In Ms Crowe’s case, the decision means the compensation she receives will amount to €900 rather than €1,800. The total payable to the roughly 800 Mandate members who were employed by the company will now be in the region of €1 million, rather than twice that.

A separate claim was pursued by Siptu on behalf of a far smaller group and the Labour Court decision is broadly in line with the award Siptu member Breda Cox, a catering assistant, received at the WRC.

“It’s disappointing but the fact that one of the claims was upheld is recognition that we were not treated properly and hopefully it is something that will benefit other retail workers who lose their jobs because the Government has still not brought in the proper protections that were talked about after what happened [to] the Clerys workers and ourselves,” said Ms Crowe following the decision.

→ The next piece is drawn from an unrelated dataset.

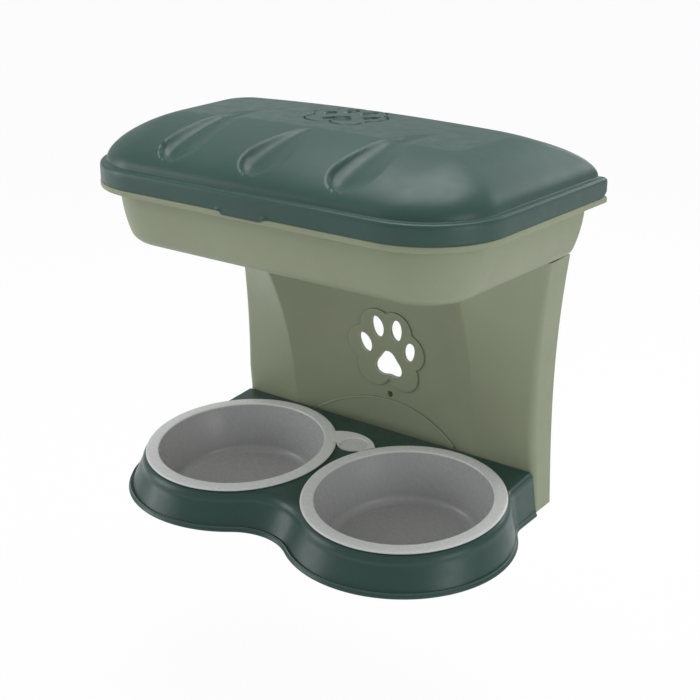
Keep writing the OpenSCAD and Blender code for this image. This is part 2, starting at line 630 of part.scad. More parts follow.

“It’s good that we are going to get something [in addition to the statutory redundancy received at the time of the closure] because it means everything that we did afterwards, the picketing and the occupations, weren’t all for nothing.”

Mandate official Michael Meegan said he was confident staff would receive the funds awarded. However, it remains to be confirmed that the workers will be considered preferential creditors with regard to the compensation awards and that all of the funds required to pay the money are available.

More than two-thirds of the €3 million retraining fund established to support the Debenhams workers as part of a deal intended to resolve their dispute was returned unspent by Solas to the Government, worker representatives said.

At the time, then minister for further and higher education Simon Harris, now Taoiseach, said the scheme would offer specialised supports, personalised coaching, assistance with the cost of education and childcare. “I am pleased this fund will offer some light at the end of a difficult road for these workers.”

Ms Crowe said many of the former Debenhams staff found the supports difficult to apply for and many struggled to fund the upfront costs of buying equipment, such as laptops, that they would have been entitled to reclaim.

“Some people did get money and used it to buy things like computers and some did courses but a lot more just got on with their lives. They needed to get other jobs,” she said. “The whole thing was supposed to be modelled loosely on a European fund but people felt they stuck to the letter of the regulations; that there wasn’t enough flexibility.”

In all, €2.1 million of the €3 million is understood to have been returned late last year. Ms Crowe said a request was made to extend the lifetime of the scheme but was unsuccessful. Solas was approached for comment.